My name’s Sam, and I produce and perform music under the name Kanji Kinetic. It’s primarily club-focused, high-energy dance music. I work with a lot of other producers and collaborate on tracks as much as possible. I also run a record label called Mutant Bass Records which has seen increasing success since its inception in January 2011.
What inspired you to start Mutant Bass Records? What is your own musical background?
I spend a lot of time on sites such as Soundcloud, often searching for lesser-known music from emerging producers to play in my sets and so forth. I found a lot of high-quality music that I felt deserved more exposure, and also the particular style that I like to make I felt was under-represented in terms of record label support. I’m into a wide range of music, I played piano and violin from a young age as well as drums and guitar, so I’m a fan of many styles from rock and metal to drum and bass, chiptune, techno and soundtracks.
What was the reasoning behind making all of the label’s releases available for free or ‘pay-asyou-please’ download?
I wanted to maximise the exposure of the music and I feel that the best way of doing that, given that we have the power of the Internet at our disposal, is to offer the music for free. I don’t feel that spending power should be a barrier to being able to enjoy music. Certainly it’s something that I’ve invested a lot of my time and money into but I feel that the free distribution method is, at least in this area of dance music, the best way to make sure you get the highest possible exposure and knowledge of your particular brand of music.
What benefits and/or disadvantages have arisen from this distribution method?
Having previously also helped run a ‘non-free’ label, it seems to me that fans feel more connected and likely to post feedback when there is no monetary barrier to accessing the release. The breadth of exposure from allowing free downloads is definitely much greater which really is the primary aim of the label. What we miss out on is being part of the big searchable databases you find on sites such as Beatport and Junodownload, which are where a lot of DJs find much of their new music. Also the groups who package and share releases on torrent sites and so on don’t seem to pay as much attention to releases that are only via Bandcamp and the like, so we perhaps miss a little exposure through that.
On average, how many people would you say still pay for a release when given the option to download for free?
From experience, the figure is around 10-20%, which I’m happy with. The amount that they choose to pay is sometimes less and sometimes considerably more than what the release would ordinarily be sold for.
What would be your preferred medium to listen to music (eg. Vinyl, CD, tape, MP3 etc.), and why?
Currently, I mostly listen to music in lossless format (wav, flac) simply because that’s how most music is sold in the genres I listen to most at the moment (bassline, grime, UK bass). I don’t have a strong opinion on the debate about vinyl’s ‘warmth’ and so on, I’ve never been a particular vinyl aficionado, although I know many who are and its sound over a big system can be easily as good as any digital file.

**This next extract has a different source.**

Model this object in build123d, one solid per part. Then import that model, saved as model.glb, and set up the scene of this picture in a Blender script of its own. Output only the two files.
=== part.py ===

I prefer not to play MP3s in my sets having heard subtle differences between high-quality MP3 and lossless files over good sound systems, but I think the quality of 320kbps MP3s is often so high as to be indistinguishable from lossless.
Do you feel the idea of an album, as a piece of art that people will listen to from start to finish, has been undermined or forgotten about in the digital age?

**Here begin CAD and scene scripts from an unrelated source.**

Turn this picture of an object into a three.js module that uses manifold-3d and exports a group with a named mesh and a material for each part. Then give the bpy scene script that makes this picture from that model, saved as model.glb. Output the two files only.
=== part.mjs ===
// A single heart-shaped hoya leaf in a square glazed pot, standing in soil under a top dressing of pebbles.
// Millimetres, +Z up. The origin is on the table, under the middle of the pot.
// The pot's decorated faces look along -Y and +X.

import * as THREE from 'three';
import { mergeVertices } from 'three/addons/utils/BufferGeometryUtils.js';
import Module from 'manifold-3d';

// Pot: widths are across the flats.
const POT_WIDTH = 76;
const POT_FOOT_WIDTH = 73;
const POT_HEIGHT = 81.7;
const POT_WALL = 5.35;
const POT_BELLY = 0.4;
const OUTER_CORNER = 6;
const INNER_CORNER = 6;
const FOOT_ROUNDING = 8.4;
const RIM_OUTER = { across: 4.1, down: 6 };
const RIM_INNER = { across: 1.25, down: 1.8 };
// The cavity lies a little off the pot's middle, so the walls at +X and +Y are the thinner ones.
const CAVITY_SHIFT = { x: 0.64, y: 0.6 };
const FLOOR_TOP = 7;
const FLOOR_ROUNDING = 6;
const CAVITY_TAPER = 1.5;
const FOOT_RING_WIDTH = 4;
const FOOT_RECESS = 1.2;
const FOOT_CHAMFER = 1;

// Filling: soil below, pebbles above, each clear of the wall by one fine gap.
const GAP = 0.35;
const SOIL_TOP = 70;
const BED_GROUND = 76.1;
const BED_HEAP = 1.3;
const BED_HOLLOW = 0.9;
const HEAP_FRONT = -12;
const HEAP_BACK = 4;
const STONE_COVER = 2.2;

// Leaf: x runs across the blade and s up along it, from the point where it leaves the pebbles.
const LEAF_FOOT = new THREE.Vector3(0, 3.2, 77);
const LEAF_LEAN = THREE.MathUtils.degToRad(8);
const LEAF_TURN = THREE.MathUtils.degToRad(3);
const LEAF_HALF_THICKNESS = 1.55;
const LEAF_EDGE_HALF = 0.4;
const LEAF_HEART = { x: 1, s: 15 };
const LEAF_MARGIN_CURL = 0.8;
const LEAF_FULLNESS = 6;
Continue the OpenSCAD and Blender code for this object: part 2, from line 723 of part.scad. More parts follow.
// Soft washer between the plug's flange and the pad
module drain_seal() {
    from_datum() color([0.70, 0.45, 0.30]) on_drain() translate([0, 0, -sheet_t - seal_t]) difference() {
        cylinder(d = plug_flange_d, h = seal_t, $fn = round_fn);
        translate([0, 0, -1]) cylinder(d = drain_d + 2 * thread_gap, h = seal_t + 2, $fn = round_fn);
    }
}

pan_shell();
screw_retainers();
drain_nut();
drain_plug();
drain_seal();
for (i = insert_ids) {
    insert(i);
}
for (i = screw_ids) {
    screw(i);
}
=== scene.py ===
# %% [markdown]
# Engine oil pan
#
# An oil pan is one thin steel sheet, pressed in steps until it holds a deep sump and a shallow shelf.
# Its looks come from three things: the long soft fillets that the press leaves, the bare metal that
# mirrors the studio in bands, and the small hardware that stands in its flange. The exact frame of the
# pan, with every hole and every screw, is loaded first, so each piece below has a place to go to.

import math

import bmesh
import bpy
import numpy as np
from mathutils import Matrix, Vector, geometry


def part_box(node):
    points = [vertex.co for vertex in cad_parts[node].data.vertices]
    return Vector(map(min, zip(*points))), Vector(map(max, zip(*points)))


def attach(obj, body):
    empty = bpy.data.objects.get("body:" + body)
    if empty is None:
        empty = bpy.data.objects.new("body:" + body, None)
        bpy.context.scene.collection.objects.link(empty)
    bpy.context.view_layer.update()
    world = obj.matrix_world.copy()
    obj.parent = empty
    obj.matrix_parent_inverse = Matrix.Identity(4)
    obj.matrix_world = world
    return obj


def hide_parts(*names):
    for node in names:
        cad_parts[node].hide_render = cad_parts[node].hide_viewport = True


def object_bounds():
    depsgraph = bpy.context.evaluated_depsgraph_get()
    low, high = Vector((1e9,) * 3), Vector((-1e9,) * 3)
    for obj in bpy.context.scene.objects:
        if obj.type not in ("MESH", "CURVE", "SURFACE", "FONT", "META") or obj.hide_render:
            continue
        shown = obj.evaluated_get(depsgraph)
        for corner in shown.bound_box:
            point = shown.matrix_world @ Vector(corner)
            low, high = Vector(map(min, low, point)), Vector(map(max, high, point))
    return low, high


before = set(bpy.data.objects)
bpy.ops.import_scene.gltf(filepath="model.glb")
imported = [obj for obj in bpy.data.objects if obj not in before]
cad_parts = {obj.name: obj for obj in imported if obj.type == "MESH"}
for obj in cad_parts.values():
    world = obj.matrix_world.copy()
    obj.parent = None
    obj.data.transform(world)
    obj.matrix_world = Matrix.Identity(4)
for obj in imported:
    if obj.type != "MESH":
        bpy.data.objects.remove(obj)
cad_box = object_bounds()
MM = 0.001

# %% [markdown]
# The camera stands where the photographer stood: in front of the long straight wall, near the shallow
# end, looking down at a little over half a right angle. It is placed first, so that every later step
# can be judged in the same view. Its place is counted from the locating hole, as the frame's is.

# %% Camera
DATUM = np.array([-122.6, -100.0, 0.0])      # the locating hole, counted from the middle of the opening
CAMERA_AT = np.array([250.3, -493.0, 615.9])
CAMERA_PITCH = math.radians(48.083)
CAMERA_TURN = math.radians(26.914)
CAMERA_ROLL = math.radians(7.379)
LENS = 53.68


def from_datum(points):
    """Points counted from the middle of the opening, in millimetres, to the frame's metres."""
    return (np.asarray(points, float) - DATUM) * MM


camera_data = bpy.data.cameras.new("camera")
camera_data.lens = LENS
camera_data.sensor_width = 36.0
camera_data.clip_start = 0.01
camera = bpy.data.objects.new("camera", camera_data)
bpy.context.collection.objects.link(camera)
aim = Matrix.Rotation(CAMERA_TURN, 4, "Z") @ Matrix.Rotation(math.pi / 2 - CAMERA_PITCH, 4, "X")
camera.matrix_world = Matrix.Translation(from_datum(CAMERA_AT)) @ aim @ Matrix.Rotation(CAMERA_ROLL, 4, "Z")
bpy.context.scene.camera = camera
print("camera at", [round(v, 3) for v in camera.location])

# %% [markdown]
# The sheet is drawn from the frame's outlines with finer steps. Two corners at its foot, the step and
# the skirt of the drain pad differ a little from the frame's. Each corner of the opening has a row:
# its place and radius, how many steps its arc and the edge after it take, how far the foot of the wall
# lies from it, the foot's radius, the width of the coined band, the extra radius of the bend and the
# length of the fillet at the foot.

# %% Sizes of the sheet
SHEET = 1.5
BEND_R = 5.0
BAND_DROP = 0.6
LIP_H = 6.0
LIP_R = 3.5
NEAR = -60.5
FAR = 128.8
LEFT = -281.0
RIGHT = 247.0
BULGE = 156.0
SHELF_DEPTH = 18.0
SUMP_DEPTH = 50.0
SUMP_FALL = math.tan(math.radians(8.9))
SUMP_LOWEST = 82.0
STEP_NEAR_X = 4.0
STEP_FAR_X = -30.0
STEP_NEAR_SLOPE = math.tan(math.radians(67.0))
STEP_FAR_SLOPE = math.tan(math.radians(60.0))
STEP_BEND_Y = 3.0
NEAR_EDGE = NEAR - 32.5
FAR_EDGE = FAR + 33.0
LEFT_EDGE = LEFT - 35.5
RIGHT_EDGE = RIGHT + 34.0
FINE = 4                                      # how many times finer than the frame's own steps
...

It’s difficult for me to say in the context of the music I currently produce and play because most tracks in the style are released as singles with remixes or 4-8 track EPs. I do think there’s a lot to be said in many genres for the ‘journey’ an album can take you on, with a distinct beginning, middle and end structure, and it would be a shame for that to be entirely lost, but the nature of digital downloads and being able to pick and choose tracks makes it difficult for that tradition to be upheld.

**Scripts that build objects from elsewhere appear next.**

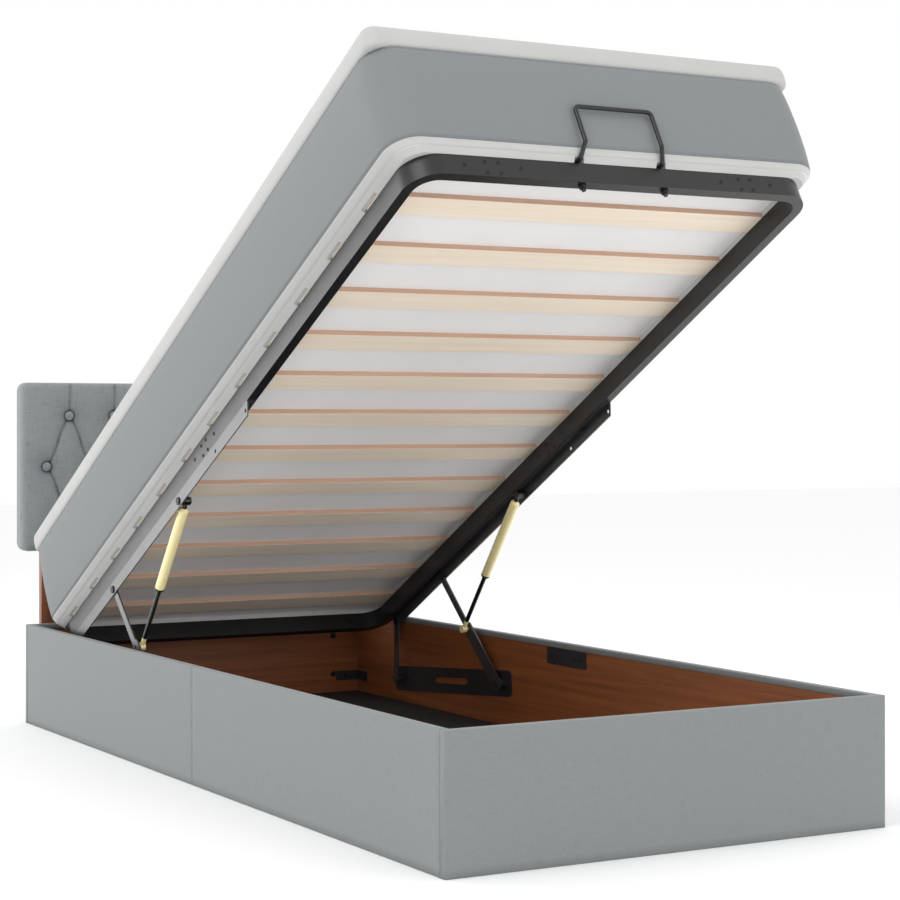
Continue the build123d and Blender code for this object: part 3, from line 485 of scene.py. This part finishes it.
plainSide, plainEnd = sideSection(rim["innerX"], rimLow), endSection(rimLow)
slatStarts = [slats["first"] + k * slats["pitch"] for k in range(slats["count"])]
sideRuns = raisedRuns(
    cornerV, farCornerV, [(start, start + slats["width"]) for start in slatStarts],
    plainSide, sideSection(rim["slatEnd"], rim["slatLift"]))
handleSpans = [(side * rim["handleX"] - rim["handleHalf"], side * rim["handleX"] + rim["handleHalf"]) for side in (-1, 1)]
footRuns = raisedRuns(-cornerX, cornerX, handleSpans, plainEnd, endSection(rim["handleLift"]))
turns = []
for step in range(rim["cornerSteps"] + 1):
    share = step / rim["cornerSteps"]
    section = [((x - cornerX) * (1 - share) + (cornerV - v) * share, n) for (x, n), (v, _) in zip(plainSide, plainEnd)]
    turns.append((share * pi / 2, section))
for side in (-1, 1):
    rimStrip(sideRuns, lambda a, r, n: fromDeck(side * a, r, n))
rimStrip(footRuns, lambda a, r, n: fromDeck(r, a, n))
rimStrip([(-cornerX, plainEnd), (cornerX, plainEnd)], lambda a, r, n: fromDeck(r, mattress["length"] - a, n))
for side in (-1, 1):
    for end, way in ((cornerV, -1), (farCornerV, 1)):
        rimStrip(turns, lambda a, r, n: fromDeck(side * (cornerX + a * cos(r)), end + way * a * sin(r), n))
# The rim is drawn in the band's ticking, with its painted shade
rimPiece = newPiece("mattressRim", points, faces, [paintedShadeBandTicking], cloth)
rimPiece.data.shade_flat()
outwardFaces(rimPiece)
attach(rimPiece, "platform")

topper = {
    "width": 0.898, "length": 1.9755, "corner": 0.024, "pitch": 0.03, "foot": 0.2091, "top": 0.2571, "round": 0.012,
    "crown": 0.003, "crownReach": 0.07, "soft": 0.0012, "softWaves": 3.1, "softReach": 0.08,
}


# The topper's crowned top, with soft uneven places a hand wide
def topperTop(x, v):
    edge = min(topper["width"] / 2 - abs(x), topper["length"] / 2 - abs(v))
    rise = topper["crown"] * (1 - exp(-edge / topper["crownReach"]))
    soft = topper["soft"] * noise.noise(Vector((x * topper["softWaves"], v * topper["softWaves"], 0.7)))
    return topper["top"] - topper["crown"] + rise + soft * min(1.0, edge / topper["softReach"])


low, high, curl = topper["foot"], topper["top"] - topper["crown"], topper["round"]
topperLevels = [
    (low, curl * 0.6), (low + 0.0015, curl * 0.28), (low + 0.005, curl * 0.08), (low + 0.012, 0.0), (low + 0.024, -0.0006),
    (high - curl, curl * 0.06), (high - curl * 0.6, curl * 0.2), (high - curl * 0.28, curl * 0.48),
    (high - curl * 0.06, curl * 0.82), (high, curl * 1.3),
]
points, faces, cloth, band = softSlab(topper, topperLevels, topperTop, onMattress)
topperPiece = newPiece("mattressTopper", points, faces, [paintedShadeTopperCloth], cloth)
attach(topperPiece, "platform")
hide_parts("mattress_topper")
print("bed: mattress and topper made")

# The fabric sleeves over the boards: outer face, rounded top edge and the fold inside
sleeve = {
    "panel": 0.018, "cloth": 0.0015, "height": 0.2355, "fold": 0.012, "edge": 0.0024, "pitch": 0.014, "hem": 0.0006,
    "boxEnd": 0.0165, "wave": 0.0005, "waveFade": 0.02, "alongWaves": 5.0, "upWaves": 7.0,
    "pull": 0.0007, "pullReach": 0.012,
}


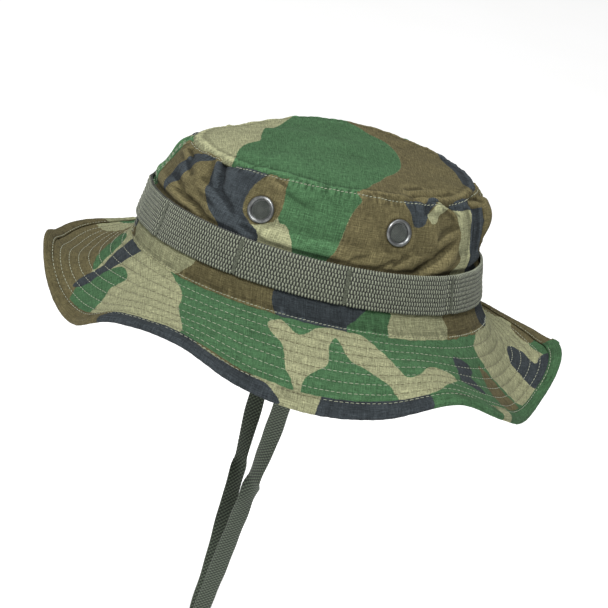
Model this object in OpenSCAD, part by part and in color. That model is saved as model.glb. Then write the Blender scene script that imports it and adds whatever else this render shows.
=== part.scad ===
// Boonie hat: a soft crown of two side panels and a top panel, a stitched wavy brim,
// a webbing band, screened vents and a chin cord with a leather keeper.
// Origin: centre of the head opening, in the plane where crown and brim are sewn together.
// Front is -Y, the wearer's left is +X, up is +Z.

/* [Crown] */
// Half length of the head opening, front to back
opening_half_length = 104; // [100:1:108]
// Half width of the head opening
opening_half_width = 86.5; // [83:0.5:90]
// Thickness of the crown cloth with its turned seams
cloth = 1.2; // [0.8:0.1:1.4]

/* [Brim] */
// Width of the brim, measured along the cloth
brim_width = 57; // [50:1:64]
// Thickness of each of the brim's three layers
brim_layer = 0.6; // [0.4:0.1:0.7]
// Width of the binding round the brim's edge
binding_width = 6.5; // [5:0.5:10]

/* [Bands] */
// Width of the sweatband
sweatband_width = 32; // [28:1:34]
// Width of the tapes over the inside seams
tape_width = 12; // [8:1:14]
// Thickness of the webbing band
webbing = 1.6; // [1.2:0.1:1.8]

/* [Vents] */
// Outer diameter of an eyelet's rim
vent_rim_d = 15; // [13:0.5:16]
// Diameter of the hole through an eyelet
vent_hole_d = 10.6; // [9:0.2:11]

/* [Chin cord] */
// Width of the flat braided cord
cord_w = 10; // [8:1:10]
// Thickness of the cord
cord_t = 2; // [1.5:0.1:2.2]
// Length, width and thickness of the leather keeper
keeper_size = [28, 17, 4];

/* [Hidden] */

FRONT = 270;
BACK = 90;
TURN = 5;      // degrees between two columns of a cloth panel

// Height of the brim's edge, one value every 15 degrees from the wearer's left, by the back
edge_z = [-29, -24, -10, -21, -32, -30, -12, -17, -21, -21, -17, -22,
          -28, -27, -24, -25, -23, -21, -15, -32, -34, -16, -12, -24];
// How far the brim sags like a gutter between seam and edge, one value every 30 degrees
brim_sag = [0, 0, 7, 12, 6, 1, 1, 3, 9, 13, 4, 1];
brim_start = -16;   // height that the brim's slope at the seam would reach at its edge
brim_curl = 1.7;    // how late the brim leaves that slope for its edge height
binding_share = 1 - binding_width / brim_width;

// Height of the top seam, one value every 45 degrees
top_z = [72, 72, 73.5, 76, 74.5, 61.5, 61.5, 66];
top_centre_z = 77;

// The crown's level rings from the brim seam up to the top seam
ring_shrink_length = [0, 4.6, 9.2, 12.2, 16.5, 22.7];
ring_shrink_width = [0, 6.3, 6.9, 10, 14.5, 19.5];
ring_y = [0, -3.3, -4.6, -3.2, -3.2, -3.5];
band_low_z = 13;
band_high_z = 34.5;
shoulder = [0.42, 0.8, 1];
LEVELS = len(ring_y) - 1;

// Where the pieces inside the crown lie, inward from its outer face
tape_in = cloth + 0.3;
tape_t = 0.6;
sweatband_in = tape_in + tape_t + 0.4;
sweatband_t = 1.2;
label_in = sweatband_in + sweatband_t + 0.3;

// Webbing band: outer half length, half width and centre at its lower and upper edges
band_low = [101.5, 82.4, -3.5];
band_high = [97.3, 82.2, -4.7];
bartack_angles = [-63, -28, 8, 50, 130, 172, 208, 243];

// Vents: angle round the crown and level
vents = [[-27, 0.63], [22, 0.68], [207, 0.63], [158, 0.68]];
vent_barrel_wall = 0.7;

// Chin cord, from the wearer's left down to its loop and up to the right
cord_route = [
    [79, -5, -4], [77, -5, -12], [71, -4, -32], [62, -4, -56], [52, -4, -82], [42, -5, -108],
    [33, -6, -134], [24, -7, -158], [16, -8, -182], [10, -9, -202], [7, -10, -218],
    [7, -10, -245], [7, -10, -270], [7, -10, -295], [7, -10, -316],
    [10, -10, -332], [16, -10, -347], [20, -10, -362], [17, -10, -373], [10, -10, -380],
    [0, -10, -383],
    [-10, -10, -380], [-17, -10, -373], [-20, -10, -362], [-16, -10, -347], [-10, -10, -332],
    [-7, -10, -316], [-7, -10, -295], [-7, -10, -270], [-7, -10, -245], [-7, -10, -218],
    [-10, -9, -202], [-16, -8, -182], [-24, -7, -158], [-33, -6, -134], [-43, -5, -108],
    [-52, -4, -82], [-62, -4, -56], [-71, -4, -32], [-77, -5, -12], [-79, -5, -4]];
keeper_at = [0, -10, -228];
keeper_slot = [3.6, 11.8];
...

Do you think the internet has rendered traditional concepts of copyright obsolete, or do you think they are still relevant?
The copyright system as it stands is in many ways incompatible with today’s world. The foundations on which it was built are antiquated and ripe for abuse with the event of the Internet and digital distribution. I appreciate the need to safeguard content against actual scavengers and those who would sell it as their own, etc. The Creative Commons organisation do a good job of providing alternative terms of license for labels such as mine to apply to our works.
What do you personally think the future of music distribution will look like?
Honestly, it’s incredibly difficult to see how things will go given the current climate. I think some sites like Junodownload and Trackitdown are doing a pretty good job of online electronic music distribution in some ways but there are a few shortfalls: the sizeable cut taken by the sites, territory-based restrictions and the disproportionate extra charge for lossless files. I hope that sites such as Bandcamp will flourish and evolve as a means for independent artists and labels to distribute their music almost-directly.
Finally, what does the future have in store for Mutant Bass Records?
We’re going to continue pushing undiscovered music alongside our favourite more established artists. We’ve got a big lineup of releases already pencilled in for this year and a showcase of 8 of our artists at Glade Festival in the UK, so we’re looking forward to our profile continuing to expand throughout 2012 and beyond.